The premise illuminance calculations meet the primary quantitative requirement of achieving a specific illuminance level. In this regard, national and international standards provide recommendations on the required illuminance levels depending on the visual task zone and the application area.
Parameters for Space Classification
The key parameters to consider are: dimensions of the premise and the corresponding illuminance level, the type of luminaires being installed, the utilization and maintenance factors, the reflectance coefficients of walls and ceilings, the maintenance level, and the reference values from the technical specifications of the lighting equipment being installed.
Manufacturers provide detailed technical specifications for their luminaires, which include luminous flux, luminous efficacy, power consumption (which helps measure the energy efficiency of the luminaire), radiant power, and service life.
What Problems Arise Without Doing Lighting Design Calculations?
Without calculation, the industrial lighting operates “blindly,” which will always be more expensive than doing it right from the start.
- Insufficient lighting levels – reduced productivity and increased staff fatigue.
- Excessive energy consumption – installing excess capacity “just in case”.
- Uneven lighting – dark spots or glare that hinder work.
- Glare – impaired vision and risk of injury.
- Non-compliance with standards – issues with audits and workplace safety.
- Incorrect selection of luminaires – rapid wear or inefficient operation.
- Increased operating costs – frequent replacements and maintenance.
- Ignoring the specifics of the space – lighting that is “not fit for purpose” (height, dust, moisture, etc.).
For Which Types of Facilities are Lighting Design Calculations Essential?
Lighting design calculation is a fundamental requirement for any facility where lighting affects safety, efficiency, and compliance with standards.
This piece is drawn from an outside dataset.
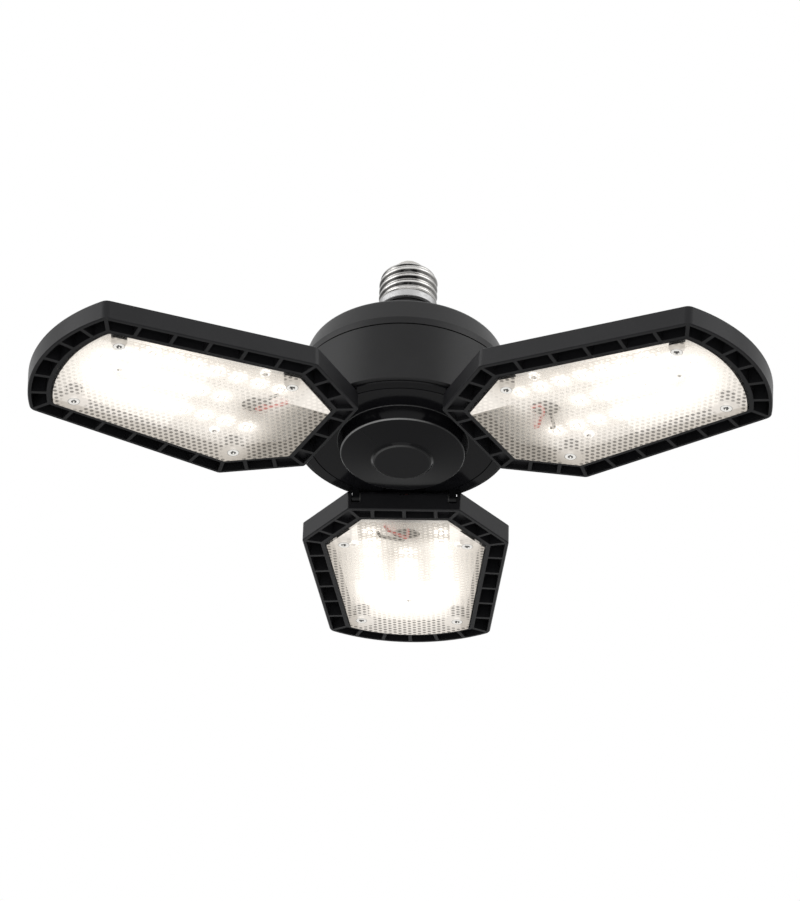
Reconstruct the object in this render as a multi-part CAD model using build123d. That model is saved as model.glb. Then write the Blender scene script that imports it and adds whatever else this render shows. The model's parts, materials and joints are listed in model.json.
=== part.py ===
from build123d import *
import os
from math import asin, cos, hypot, radians, sin, sqrt

# Three-panel ceiling lamp that screws into a lamp holder. Millimetres, +Z up, the lamp hangs
# below its screw cap. The origin is on the cap's axis, at the lower end of its plain collar.

# Screw cap
collar_r = 13.1
collar_h = 4.0
collar_neck = 0.4
thread_start = 5.2
thread_root_r = 12.15
thread_crest_r = 13.05
thread_pitch = 3.63
thread_count = 4
thread_flank = 0.9
thread_crest_w = 1.2
shell_bore_r = 11.6
shell_mouth_r = 9.0
shell_shoulder_h = 1.7
shell_mouth_turn = 0.5
insulator_r = 6.8
insulator_h = 5.0
insulator_root = 2.4
insulator_bevel = 1.0
contact_r = 5.4
contact_h = 2.4
contact_stem_r = 2.0
contact_stem_h = 4.0

# Upper housing, the domed cover with the neck
neck_r = 13.3
neck_h = 15.0
neck_groove = 0.5
neck_top_gap = 0.75
neck_lip_h = 0.65
neck_flare = 0.4
plug_wall = 1.9
plug_h = 14.0
dome_corner_inset = 4.2
dome_fall = 10.4
dome_side_h = 12.0
dome_band_inset = 0.4
dome_band_h = 3.3
dome_round = 3.0
dome_band_round = 1.6
neck_round = 5.0
housing_wall = 2.2
spigot_h = 8.2

# Drum round the driver
shadow_gap = 0.5
drum_h = 28.8
drum_top_r = 47.2
drum_draft = 0.2
drum_wall = 1.9
drum_taper = 0.1
drum_top_break = 0.5
drum_foot_break = 0.3
ledge_w = 2.2
ledge_h = 1.8

# Hinge base, the plate that closes the drum and carries the ears
base_drop = 1.0
base_t = 6.0
base_step_inset = 6.6
base_groove_w = 0.5
base_groove_depth = 0.45
base_rim_fall = 0.35
base_lip = 0.4
fit_gap = 0.15

# Bottom cap
cap_root_r = 28.4
cap_rim_r = 27.0
cap_wall_h = 6.25
cap_rim_round = 0.9
cap_cone_r = 13.6
cap_cone_h = 2.65
cap_button_r = 12.45
cap_button_h = 1.4
cap_button_round = 0.6
cap_foot_round = 1.0
cap_wall = 1.8
cap_seat_gap = 0.05
leg_r = 23.0
leg_t = 1.5
leg_w = 6.0
leg_hook = 0.8
leg_hook_h = 1.8
leg_hook_slope = 0.2
leg_gap = 0.3

# Hinges
hinge_inset = 8.7
hinge_drop = 3.5
pin_r = 1.5
pin_run = 0.06
pin_seat = 0.02
pin_end_gap = 0.1
pin_in = 14.8
pin_out = 25.2
ear_r = 3.0
ear_t = 3.0
ear_out = 23.0
ear_side_gap = 0.3
washer_t = 0.6
washer_gap = 0.1
washer_r = 2.9
ear_swing_gap = 0.35
ear_tilt_room = 0.9
knuckle_r = 3.2
well_half = 9.5
well_depth = 3.2
station_azimuths = {"left": 210.0, "right": 330.0, "rear": 90.0}
rest_tilts = {"left": -3.6, "right": -3.4, "rear": 6.3}

# Panel outline in its own frame: u runs outwards from the hub edge, v across, w from the lit
# face to the back
hub_half = 24.8
shoulder_u = 30.9
shoulder_half = 46.4
tip_u = 123.8
tip_half = 37.6
tip_bow = 11.8
panel_t = 9.1
hub_corner_round = 1.5
shoulder_round = 3.0
tip_round = 4.0
edge_break = 0.4
back_break = 0.3
pivot_u = 3.2
pivot_w = 6.8

# Cells round the rim
rim_wall = 1.5
rim_cell_w = 6.4
rim_rib_t = 1.6
cell_floor_w = 7.4
hinge_cell_depth = 2.2
hub_rib_pitch = 14.0
bevel_cell_count = 3
side_cell_count = 6
tip_cell_count = 6

# Cavity, lens and board
rebate_inset = 9.8
rebate_depth = 1.3
ledge_inset = 11.8
cavity_round = 2.0
lens_gap = 0.15
lens_proud = 1.0
lens_round = 0.7
lens_screw_inner = (33.2, 27.7)
lens_screw_outer = (110.6, 22.4)
lens_boss_r = 3.4
lens_boss_root = 0.2
lens_screw_r = 1.25
lens_head_r = 2.6
lens_head_h = 1.55
lens_screw_end = 6.2
screw_gap = 0.05
board_t = 1.5
board_gap = 0.3
board_boss_gap = 0.4
board_screw_places = ((44.0, 24.0), (44.0, -24.0), (100.0, 0.0))
board_screw_r = 1.1
board_head_r = 2.2
board_head_h = 1.2
board_screw_bite = 1.1

# Light sources: two straight legs, a bow across the tip and a middle row
chip_pitch = 10.0
chip_first_u = 32.5
chip_leg_v = 16.0
chip_leg_count = 7
chip_bow = ((101.5, 12.0), (109.5, 5.0))
chip_mid_first_u = 52.5
chip_middle_count = 5
chip_l = 3.5
chip_w = 2.8
chip_h = 0.7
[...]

Above all, it is mandatory for industrial facilities (workshops, warehouses, production lines), where the precision of work and working conditions directly depend on the level and quality of lighting.
Lighting design calculation is equally critical for office and commercial spaces where it ensures visual comfort, reduces staff fatigue, and helps comply with health and safety standards. For infrastructure and municipal facilities (streets, roads, parks, transportation hubs), the lighting design layout determines traffic safety and spatial orientation during nighttime hours.
Medical and educational facilities are a separate category where lighting has to meet stricter health requirements regarding uniformity, color rendering, and the absence of glare.
Facilities with increased security requirements (such as the power engineering, including substations, control centers, and critical infrastructure facilities) cannot afford any mistakes: even minor miscalculations can have systemic consequences.
Lighting design calculations are an essential part of the project documentation for new construction, renovation, or lighting upgrades. It is impossible to ensure either compliance with standards or the cost-effectiveness of the solution without it.